Counselor Tonya Dedeaux provided more insight into this week. She believes the week’s focus is about ensuring students are a top priority.

“The most important part of this week is to keep the focus on the students, so it’s less about necessarily highlighting the counselor,” Dedeaux said. “As a school counselor, my first priority is always the student that I’m working with, and this is a celebration of that relationship.”

Dedeaux stresses the importance of making sure students have a support system in their life. 

“We [counselors] are their cheerleaders and their tour guides through life,” Dedeaux said. “We are the people who kind of hold students’ hands when they need their hands held, or help them refocus their goals when obstacles get in their way. Our role really is a supporter of the student in whatever aspect of life that they’re going through at that time.”

She thinks it’s important that every student has a safe space that they can feel free to come to whenever they need to. 
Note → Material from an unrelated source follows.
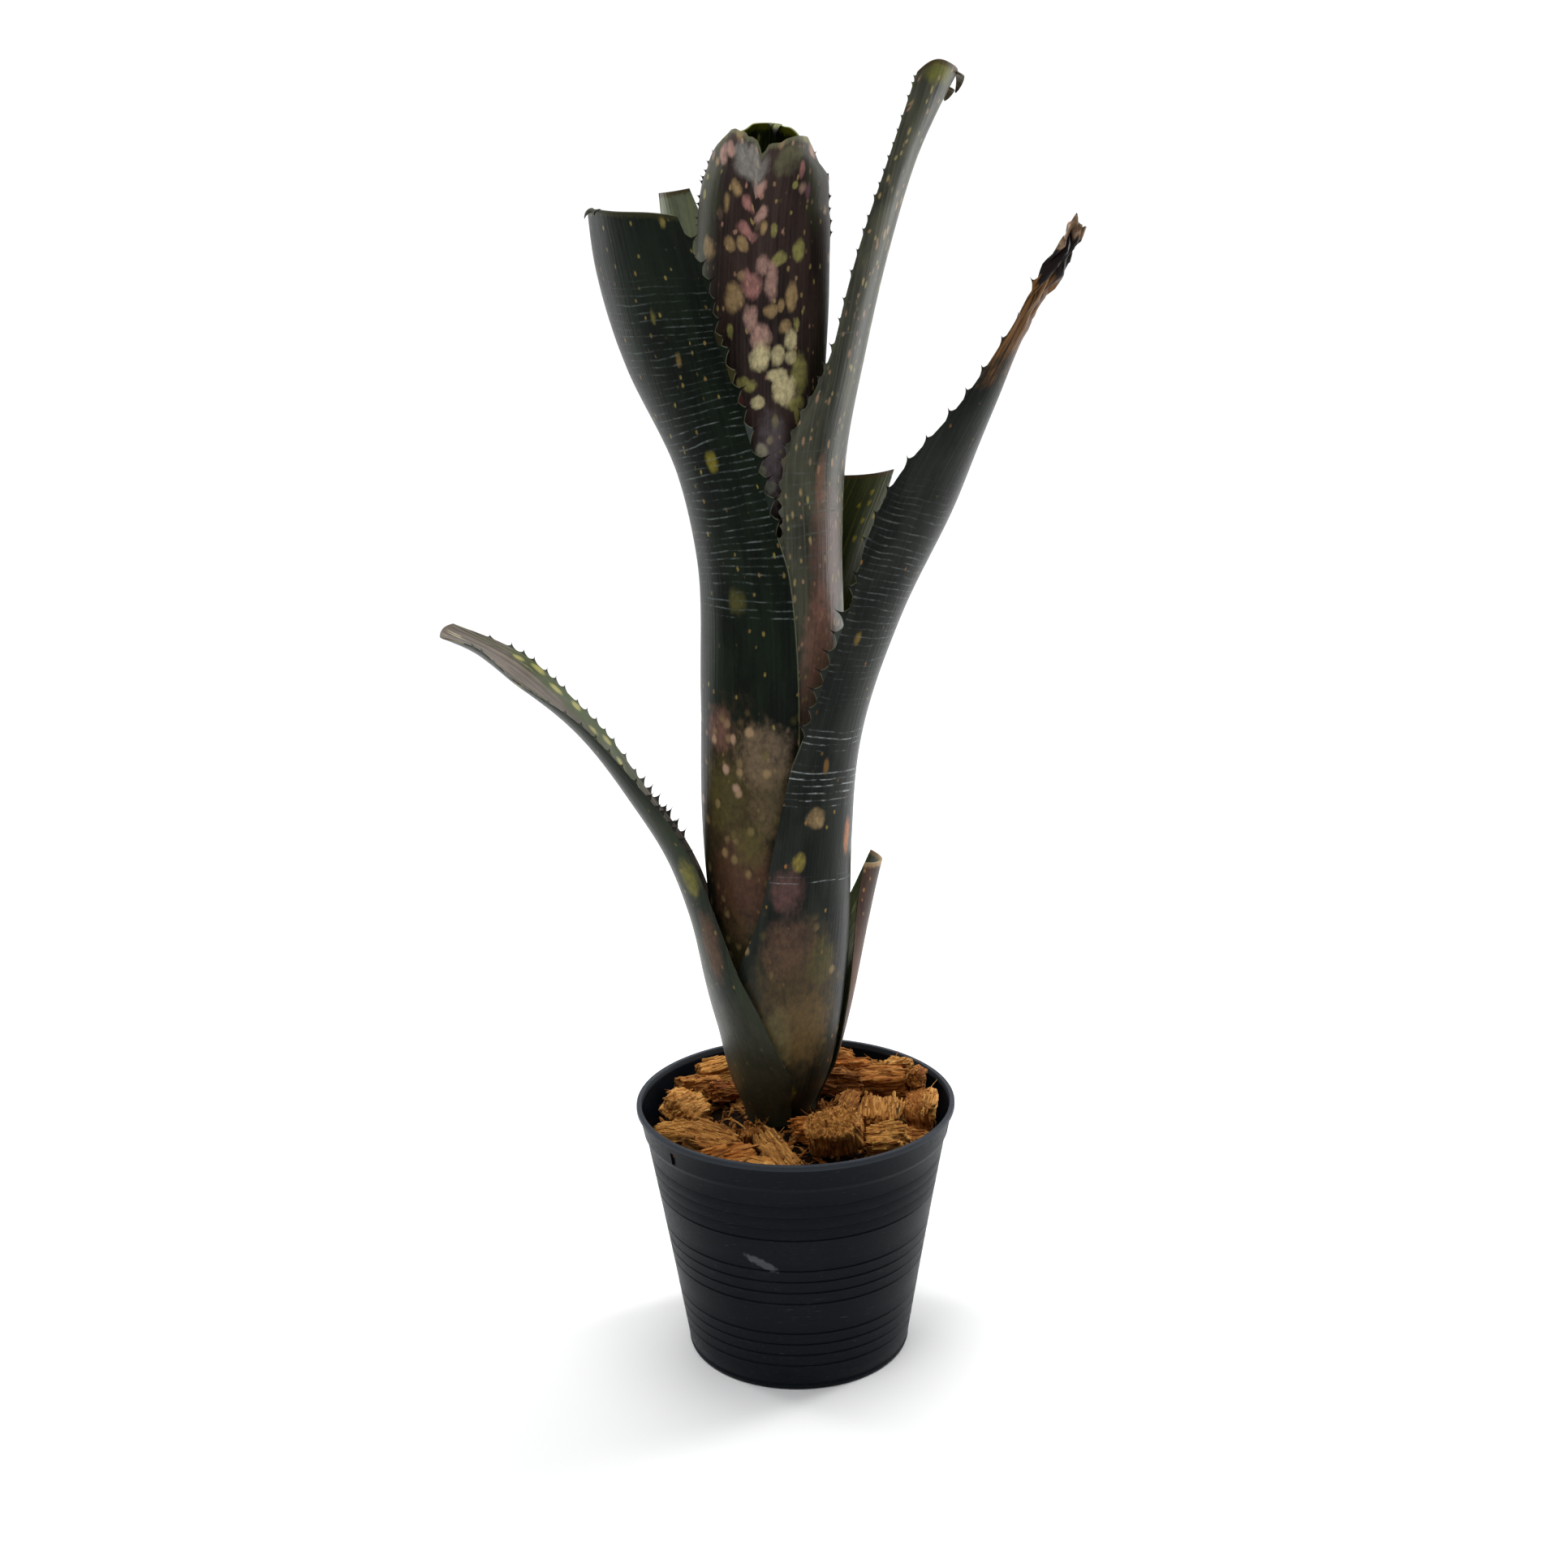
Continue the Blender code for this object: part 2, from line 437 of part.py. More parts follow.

“It’s always good to have somebody,” Dedeaux said. “A counselor can be that somebody we are impartial [because] we’re not necessarily in their live. We’re not going to make judgments about things that they say. We’re just a person that they can utilize as an asset in the times that they need to.”

Dedeaux provides advice for students about preserving through difficult times and adds that counselors are always there if students need someone to talk to. 

“You have strength, you have tenacity, you have resilience,” Dedeaux said. “You’re able to do anything that is put in front of you. All you have to do is focus on that goal and you can achieve it and then use your support system as you go. School counselors are one of those people who can be utilized for that purpose.”